The Weaver came in the night with a broad blue thread the colour of a cautious spring sky. She sewed my guts back together. It was messy sewing, but I was no tidy thing to fix. I had been torn apart, and she reassembled me.
She took my left hand, and plunged her needle all the way through the flesh of my arm, just beneath the wrist. Then she set about stitching me into the landscape. Those stitches in the same pale blue silken thread were even and regular - this was deliberate sewing, not the emergency restoration of my abdomen. She sewed me in place, sewed me into the hills, putting me back into the land where I belong.

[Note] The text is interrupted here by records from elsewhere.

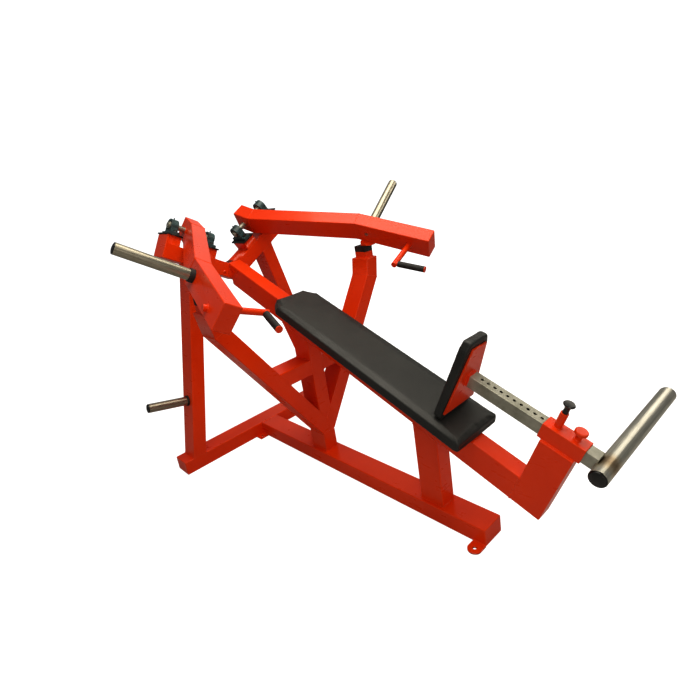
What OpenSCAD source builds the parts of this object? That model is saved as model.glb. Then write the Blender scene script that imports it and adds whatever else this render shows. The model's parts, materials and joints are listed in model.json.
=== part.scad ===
// Plate-loaded lever chest press with a fixed inclined bench.
// Two bent press arms turn in pillow block bearings on a V-shaped rear crossbeam. A seat back and a
// foot bar share one square tube that slides through a guide sleeve and is held by a pull pin.
//
// Frame: origin on the floor under the pedestal, +X towards the foot end, +Y to the left of the
// person on the bench, +Z up. Millimetres.

/* [Frame tube] */
// Long side of the rectangular frame tube
tube_w = 120; // [116:1:124]
// Short side of the rectangular frame tube
tube_t = 80; // [78:1:82]
// Wall thickness of the frame tube
wall = 4; // [3:0.5:5]

/* [Base] */
// Front end of the base beam, from the pedestal's centre
base_front = 1030; // [1000:5:1060]
// Centre of the rear cross member, behind the pedestal
cross_back = 610; // [600:1:620]
// Length of the rear cross member
cross_len = 1200; // [1160:10:1240]
// Centre of the front post
front_post_x = 760; // [740:5:780]

/* [Bench] */
// Slope of the bench, the seat carriage and the resting arms
bench_angle = 23; // [22.5:0.5:23.5]
// Low front corner of the bench beam, along the floor
foot_x = 1242; // [1232:2:1252]
// Low front corner of the bench beam, above the floor
foot_z = 226; // [220:1:232]
// Height of the riser that carries the guide sleeve
riser_h = 317; // [310:1:325]
// Length of the bench pad
pad_len = 1175; // [1145:5:1180]
// Width of the bench pad
pad_w = 286; // [270:2:300]
// Gap from the riser's front face to the foot end of the bench pad
pad_setback = 322; // [315:1:330]

/* [Seat carriage] */
// Side of the square sliding tube
seat_tube_w = 50; // [48:1:50]
// Distance between the adjustment holes
hole_pitch = 26.5; // [24:0.5:27]
// Number of adjustment holes
hole_count = 16; // [10:1:16]
// Outer diameter of the foot bar
foot_bar_d = 60; // [57:1:62]
// Left end of the foot bar
foot_bar_left = 588; // [560:2:600]
// Right end of the foot bar
foot_bar_right = -76; // [-90:2:-60]

/* [Press arms] */
// Upward slope of the rear crossbeam on both sides
wing_angle = 30; // [29.5:0.5:30.5]
// Distance along the crossbeam's slope to the middle of the arm
pivot_along = 827; // [823:1:831]
// Distance along the arm from the pivot to its front bend
arm_reach = 656; // [640:2:670]
// Sideways offset of the arm at its front bend
arm_spread = 207; // [200:1:214]
// Outer diameter of the weight horns and the storage horns
bar_d = 50; // [49:0.5:50]
// Length of the weight horn outside the arm
horn_len = 335; // [300:5:350]
// Length of the storage horn outside the rear post
storage_len = 240; // [200:5:250]

/* [Hidden] */
$fn = 64;

// Colours
paint = [0.86, 0.16, 0.06];
bare_steel = [0.55, 0.53, 0.46];
dark_iron = [0.16, 0.20, 0.21];
vinyl = [0.05, 0.06, 0.06];
rubber = [0.04, 0.04, 0.04];

// Fits: between welded tubes, and between moving or fitted round parts
weld_gap = 0.2;
running = 0.05;
// Longer than any member, for shapes that only cut
far = 2000;

half_w = tube_w / 2;
half_t = tube_t / 2;

// Round bars and their ends
bar_r = bar_d / 2;
bar_wall = 4;
bar_bore_r = bar_r - bar_wall;
neck_r = bar_r - 1.5;
collar_r = 30;
collar_len = 20;
cap_len = 8;
cap_dome = 5;
cap_plug = 14;
cap_step = 1;

// Floor lugs
lug_r = 29;
lug_t = 8;
lug_hole_r = 8;
front_lug = [base_front - 28, 97];
rear_lug = [-cross_back + half_w + 25, 90];
rear_lug_half = 25;

// Centre fork
pedestal_top = 188;
fork_tilt = 33.8;
fork_root = 198;
fork_kink_y = 488.6;
fork_head_tilt = 9.5;
fork_head = 160;
fork_top = 1031;
brace_bottom = 543;
notch_z = fork_root + half_t / sin(fork_tilt);
fork_kink = [fork_kink_y, fork_root + fork_kink_y / tan(fork_tilt)];
fork_path = [
    [-tube_t * tan(fork_tilt), fork_root - tube_t],
    fork_kink,
    fork_kink + fork_head * [sin(fork_head_tilt), cos(fork_head_tilt)]
];
gusset_depth = 67;
gusset_bottom = 672;

// Arm stops
stop_y = 508;
stop_half_y = 28;
stop_half_x = 42;
stop_post_h = 33;
stop_pad_h = 32;
stop_foot_x = [0, 70];
stop_foot_y = [490, 535];
rest_gap = 0.3;

// Rear posts
post_tilt = 13.5;
post_y = 501;
storage_up = 325;

// Rear crossbeam, in its own sloping frame
wing_top = 946;
wing_end = 979;
wing_mid = wing_top - half_t;
stub_top = 994;
stub_cap = 12;
stub_spacing = 222;
outer_stub = wing_end - half_t;
inner_stub = outer_stub - stub_spacing;
saddle_r = 80;
saddle_sink = 0.5;
wing_path = [
    [-wing_y(wing_end, wing_mid), wing_z(wing_end, wing_mid)],
    [0, wing_mid / cos(wing_angle)],
    [wing_y(wing_end, wing_mid), wing_z(wing_end, wing_mid)]
];
wing_bolt_y = 75;
wing_bolt_z = 1073;
wing_bolt_r = 9;
wing_bolt_head_h = 5;
wing_bolt_dome_r = 12;
wing_bolt_len = wall + 4;

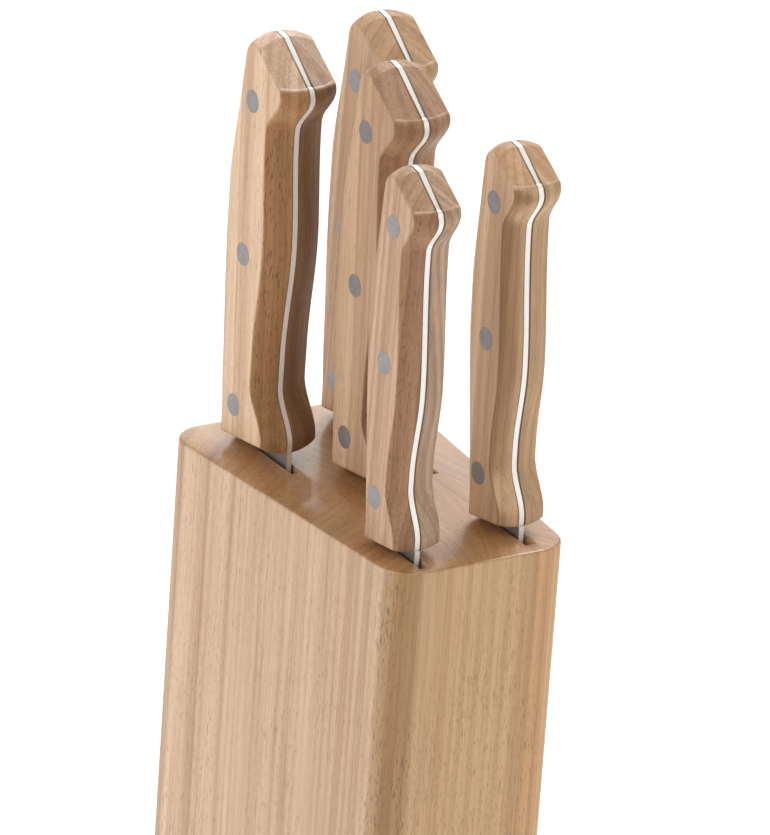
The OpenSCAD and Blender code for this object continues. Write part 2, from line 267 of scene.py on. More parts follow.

It did not hurt. Not really. Not as much as being torn open. Not like being lost and cut adrift had hurt. Sometimes there are no kind or pain free ways of doing things. Sometimes the mending is harsh.
I had been lost for a long time, and needed weaving back into myself, threading into place in some way. Perhaps she could not come to mend me until I was that open. Perhaps it was only when I had been ripped apart that she had reason to sew me together. The breaking was brutal, the mending uneasy and I regret none of it.
I feel the threads of blue tracing through me. I feel where the stitches hold me to the hills. I do not know what this will mean for me. I woke to clear instructions about Awen and the threads of inspiration. Feeling my brokenness sewn together and the necessity of not giving up.